El barrio como embajada cultural.
Al final, la cultura sonidera demuestra algo fundamental: el barrio también es diplomacia. Cada saludo que un sonidero dedica en el micrófono a una familia en Queens, cada cumbia sonidera que suena en una fiesta en Madrid, cada camiseta con el logo de un sonido que se porta en Los Ángeles, es un acto de poder blando. Es México hablando al mundo desde la alegría de su gente.
Por eso, debemos mirar a la cultura sonidera con el mismo respeto con que miramos al mariachi o al muralismo. No es un fenómeno menor: es una de las expresiones más vivas de nuestra identidad y un vehículo de influencia cultural en el siglo XXI.

“La cultura sonidera ha trascendido fronteras: de los barrios de la Ciudad de México a Berlín, Buenos Aires y Nueva York.”
La expresión sonidera como parte de un todo de la cultura e identidad mexicana.

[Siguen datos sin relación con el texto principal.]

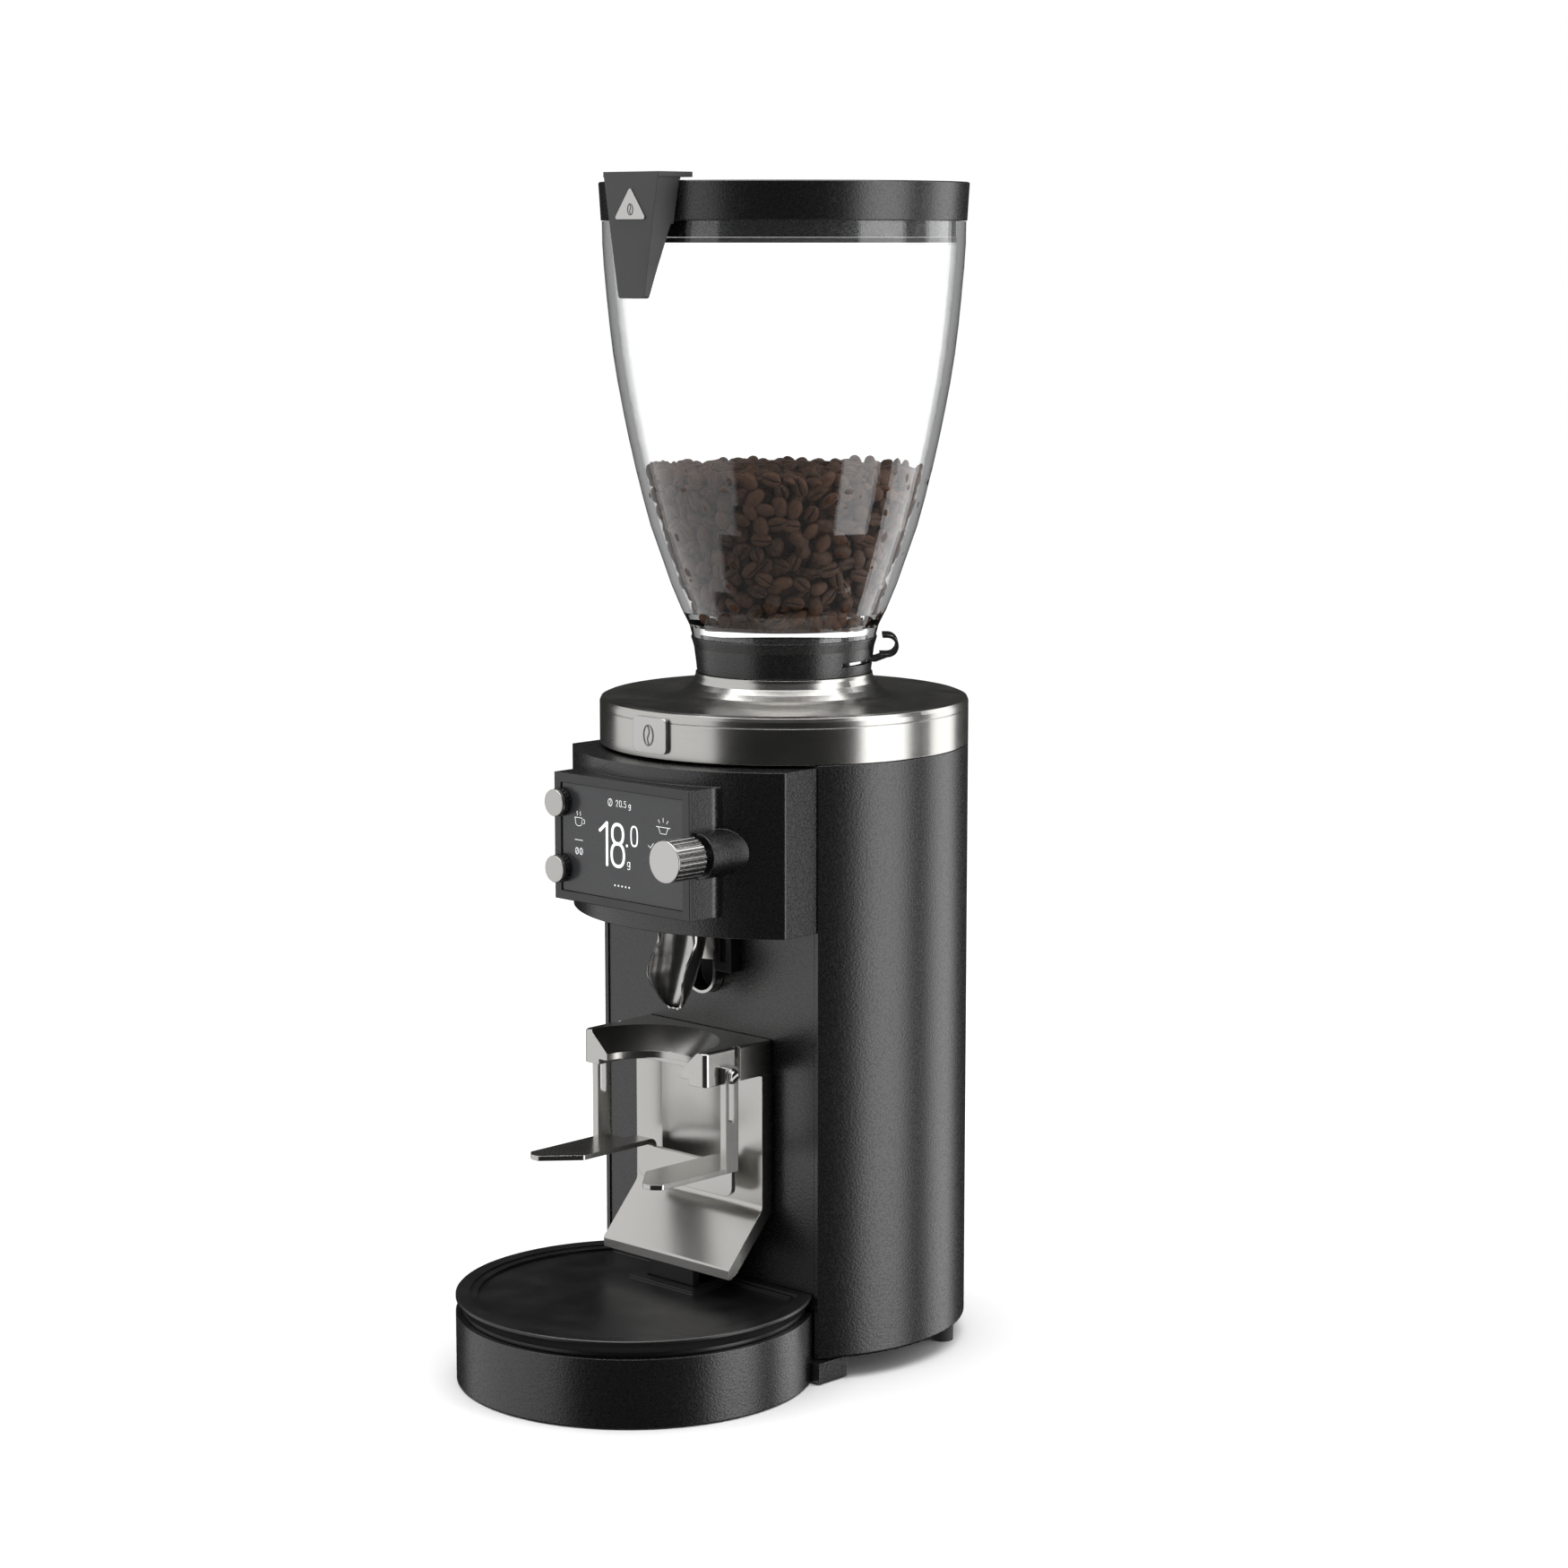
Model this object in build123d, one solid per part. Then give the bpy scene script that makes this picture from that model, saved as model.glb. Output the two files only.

La cultura sonidera mexicana es historia, es política y es poder blando. Nació en los barrios populares como respuesta a la marginación, se convirtió en una forma de organización comunitaria y hoy es un símbolo de identidad que cruza fronteras.
Como nación, tenemos la responsabilidad de reconocer y potenciar este movimiento. Porque en cada baile sonidero se expresa no solo la música, sino la resiliencia y la creatividad del pueblo mexicano. Y porque en un mundo donde la influencia cultural es tan importante como la fuerza económica o militar, la cultura sonidera nos recuerda que México ya es, y puede ser aún más, una potencia cultural global.